AI Workflows by input type

Automated research

  • Structured inputs: Historical KPIs, valuation multiples
  • Unstructured inputs: News, earnings calls, expert interviews
  • Key integration point: Connecting quantitative screens to qualitative catalysts

Surveillance & compliance

  • Structured inputs: Transaction logs, trade alerts
  • Unstructured inputs: Filings, regulatory updates
  • Key integration point: Matching numeric anomalies to disclosure events

Portfolio intelligence

  • Structured inputs: Risk factors, returns, exposures
  • Unstructured inputs: Macro commentary, corporate communications
  • Key integration point: Explaining portfolio behavior through narrative context

Credit analysis

  • Structured inputs: Financial statements, leverage ratios
  • Unstructured inputs: Management commentary, industry sentiment
  • Key integration point: Combining credit metrics with forward-looking signals

Thematic analysis

  • Structured inputs: Sector metrics, growth rates
  • Unstructured inputs: Podcasts, interviews, long-form reports
  • Key integration point: Identifying emerging themes from both data and discourse

How developers build with Bigdata.com

The Bigdata store provides a unified platform for premium financial data with full attribution, extended shelf-life, and enterprise-grade compliance:

Public & premium news: Event detection and sentiment analysis with 200+ licensed sources.

Filings: Deep narrative extraction from 10-Ks, 10-Qs, 8-Ks, and global regulatory documents.

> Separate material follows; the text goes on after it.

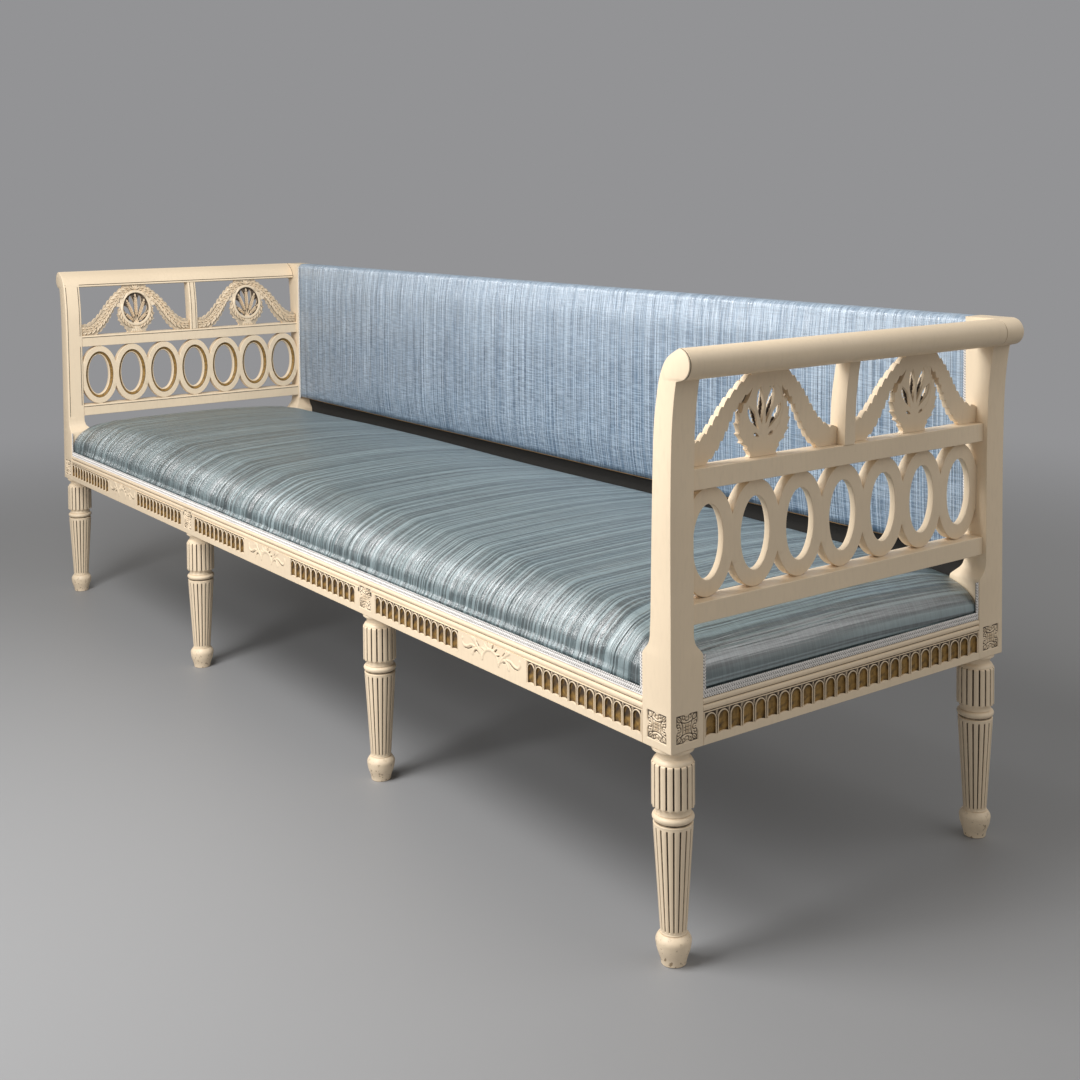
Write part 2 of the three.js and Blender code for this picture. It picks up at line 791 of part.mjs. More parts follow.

Corporate communications: Structured access to press releases and company announcements

Fundamentals: Numeric grounding with 30+ years of historical depth

Podcasts & expert interviews: Qualitative insights from 3.5k+ finance shows and licensed specialist interviews

Alternative data: ESG scores, job trends, supply chain intelligence, and sentiment signals

The platform's value proposition is engineering efficiency: multimodal data is pre-normalized, entity-resolved, and delivered through consistent APIs, which dramatically reduces the integration work needed to build production-grade agents.

So what's next?

The next generation of financial AI won't choose between structured and unstructured data - it will seamlessly integrate both. As language models become more capable and agentic workflows more sophisticated, the bottleneck shifts from model performance to data infrastructure.

Key principles for builders:

  • Design for multimodality from day one. Single-modality systems hit capability ceilings Make quickly.
  • Prioritize data quality over volume. More data only helps if it's accurate, timely, and properly licensed.
  • Invest in entity resolution. It's unglamorous infrastructure work that pays compounding returns.
  • Build for interpretability. Financial AI must explain its reasoning and cite its sources.
  • Plan for scale. Data volumes and latency requirements will only increase.

The datasets provided through platforms like Bigdata represent an approach to consolidating these data types for AI systems built around research, monitoring, and decision-support. As financial information continues to fragment across sources and formats, having a unified data layer becomes less of a convenience and more of a competitive necessity.

The question isn't whether your AI agents need both structured and unstructured data. The question is how efficiently you can provide it to them.